Ross Langdon

Ross Langdon died alongside his partner Elif Yavuz, at the Nairobi Westgate Shopping Mall attack on 21 September 2013.

Ross had traveled extensively and worked for a variety of established and well-known architects, including; Sam Marshall, Drew Heath in Australia, Zaha Hadid, John McAslan and David Adjaye in England and numerous collaborations in Europe. Ross has been the recipient of numerous awards and scholarships including a British Council Scholarship that enabled him to travel to England to pursue his career and a University of Sydney Young Alumni Award.

Ross had worked extensively in East Africa from 2010 until his untimely death on 21 September 2013 along with his partner Elif Yavuz and their baby girl. A Harvard graduate, Elif had completed her PhD research on malaria in Eastern Africa and was working at the Clinton Health Access Initiative in Tanzania. Ross had been based across Tanzania, Uganda, Rwanda and Kenya. He was working on projects ranging from low budget school renovations, eco tourism ventures, community development initiatives and residential homes.

Ross had focused his buildings on unconventional sustainable design solutions, with a focus on developing new models for ecologically and socially sustainable development in environmentally sensitive locations.

His range of experience was extensive, from urban planning, remote locations, eco-tourism, institutional and residential architecture, interiors, research, teaching and speculative proposals. Ross had provided a depth of expertise in dealing with the multiple scales of architecture and design that was inspirational to a large audience and he had gained the respect within his profession for his enthusiastic engagement and infectious energy.

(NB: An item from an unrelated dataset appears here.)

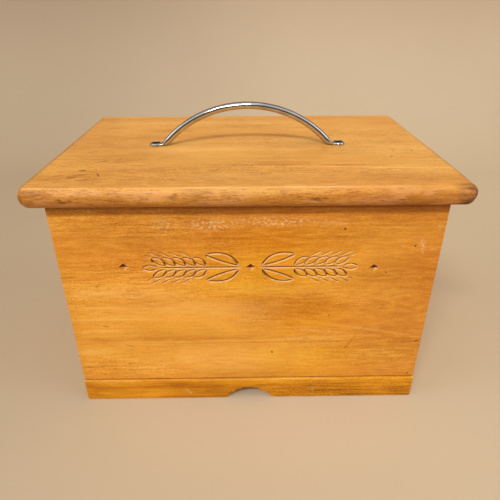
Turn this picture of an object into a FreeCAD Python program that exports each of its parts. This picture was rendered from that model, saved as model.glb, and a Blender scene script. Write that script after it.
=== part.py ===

Ross recognised collaboration as an essential criteria for innovation, as both a strategy of organisation in the creative process, but also with clients, consultants and the broader community where projects are based; collaboration was viewed as essential for the delivery of successful projects and he had developed relationships with a diverse community of like minded professionals within the building and design industry throughout Australia, Africa and Europe as well as America. He was acutely aware of the need to integrate local knowledge and skills for each site he worked on, developing local relationships was crucial to his ethos.

With impetus on the local rather than the universal, Ross produced site specific design solutions which draw on the diversity of traditional materials and construction technologies inherent in a given site. Ross’ architecture was in response to a unique research process undertaken for each and every project. This ensured results that are suited to the existing context, environment and most importantly the end users.

Ross was based in Tanzania at the time of his death and working on projects in Uganda and Rwanda with the design, construction and renovation of a number of schools, eco tourism ventures, a health and HIV education centre, a yacht club and dive centre, community training centre, a health spa next to the River Nile and residential works many of them being pro-bono work.